My First Sympathy Gift Sale
She broke eye contact as her head slumped down. The joyful customer I was conversing with suddenly had unwilling words stuck in her throat.
Our conversation turned to the awful reason she came into my gift shop. Her lips trembled through the words “…my friend’s son just jumped off a bridge.”
Silence. I became paralyzed. Even though I was well-versed in receiving comments and platitudes about my own brother’s suicide, I had nothing to offer this woman.
Everything came flooding back about my grief, and I froze thinking in the memories of that first week after Daniel’s death. I eventually came back to the present and remembered that I owned a gift store, and there was a person in need in front of me.
This customer was at my store to buy something, anything, that could show her support towards her grieving friend. I plucked up the courage to mention our newest product from a company called AFTER. At that time, I had just drilled the final brackets into the wall display that morning. I had worked on this ‘grief support candle’ concept for over a year, and today was the day I presented it to the public. And here was my first opportunity to talk about it. It was my own company and I didn’t know where to start. What a great employee I made.
The only thing that came to me was to be honest but not domineering. “When my brother killed himself, I needed something like this to get me through the hard times.” That’s all I could muster. If she seemed to want to know more, I’d tell her, I thought. That statement is hard to pass over; I think our curiosity gets the best of us. She listened, so I proceeded to tell her about the Love and Light Sympathy Box. The words finally came to me, and the more confident I became that this gift could help. Within moments, she was in tears (something that now happens so frequently, we have tissues near the display). I saw relief wash over her as she kept saying, “it’s perfect… it’s perfect,” in-between sniffles.
My first sale was for the mother of a young man who just committed suicide.
If that’s not a weird statement to read, I don’t know what is.
Selling a sympathy support candle / sympathy support box is bittersweet and complicated. Here’s why: I designed the Love and Light Sympathy Box for precisely this loss situation. While it works for many kinds of grief, loss from suicide is the most intended use. Every piece of the Sympathy Box was crafted for what my mother and I needed during our heavy grief after the suicide of my brother. I had been so excited to put my AFTER Sympathy Boxes on the shelf, to finally be ready for customers and sales, that I was struck disoriented and overwhelmed upon hearing the story about why she needed a sympathy gift.
It never occurred to me that practically all my sales would be like this.
Basically, every sympathy support candle box that sells means that someone has died. That is not a happy thought. Over the past year of selling grief candles, it has weighed on my heart. It’s been hard to celebrate the business’s successes because we deal in grief all day long. I was so excited to do something positive with my grief (FYI, one doesn’t need to do anything with their grief, it’s not a requirement) that I never planned for the long-term effect of being in grief all the time. I don’t know how grief counselors do it. It’s layered with loneliness and depression.
However, something changed recently. I had a mind shift with the help of a friend.

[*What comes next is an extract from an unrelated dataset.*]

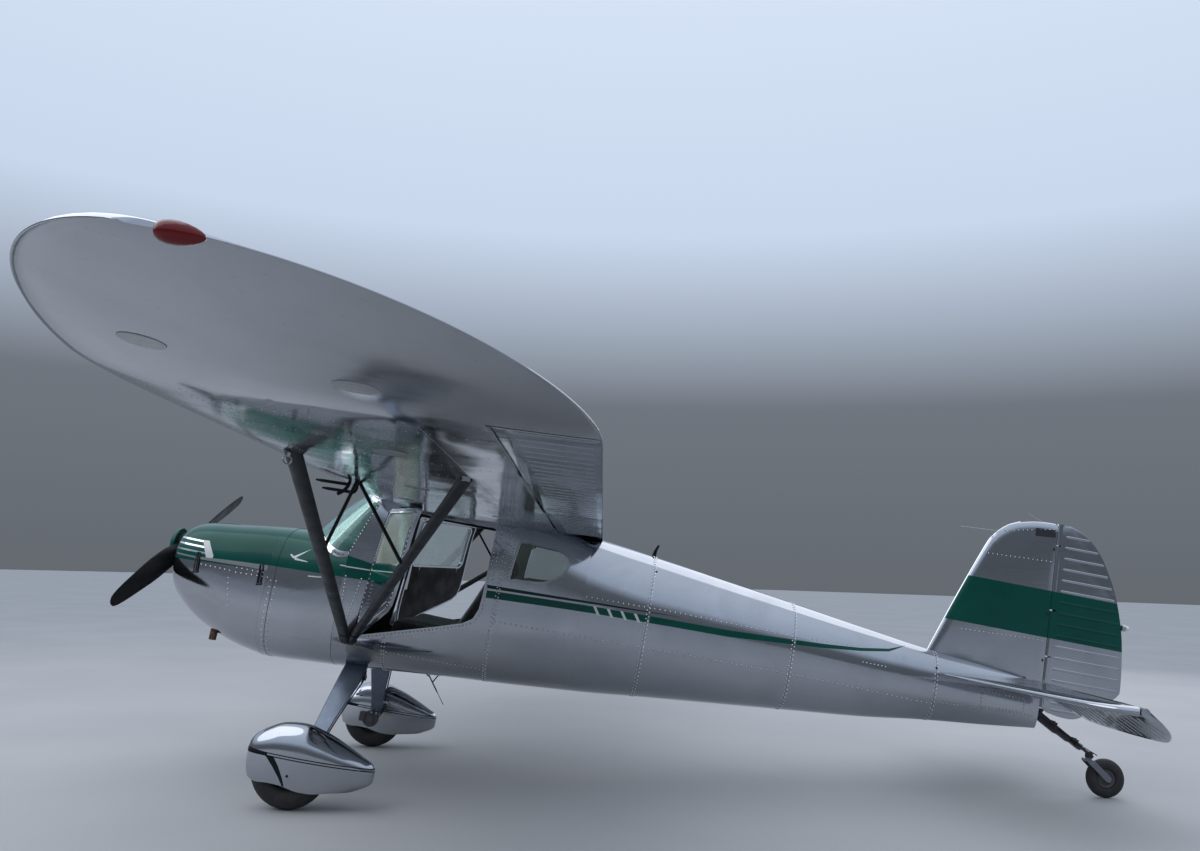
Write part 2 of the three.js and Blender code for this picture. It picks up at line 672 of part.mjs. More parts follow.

My sympathy gift, (bereavement gift, grief support box, memorial gift) helps people. YES. It helps grievers and their loved ones who want to support them. But it still weighed me down. Until a thought came to me – grief is the price we pay for love (more like an invoice due after the transaction of a life is over) but, each support candle sold is either from a loved one who wants to help their grieving friend, or someone buying it for themselves to deal with a loss. That’s love any way you dice it. Each relationship, whether supporter or griever, has love in their heart.
If there was no love, there would be no grief — what a beautiful thought.
Hearts ache because the love inside it doesn’t go anyway after a loss. It just bounces around and pisses you off because you’ll never be the person you were before your grief. There is no way to relieve it. It’s the most painful thing a human can go through (in my opinion).
The pain one feels after a loss is a result of loving someone or something.
AFTER helps with grief support, yes, but AFTER celebrates the love that creates the need to grieve.
Grief is love. That is something I can get behind.
It took me a year to figure it out, but I can confidently say that I don’t deal in grief, I deal in love.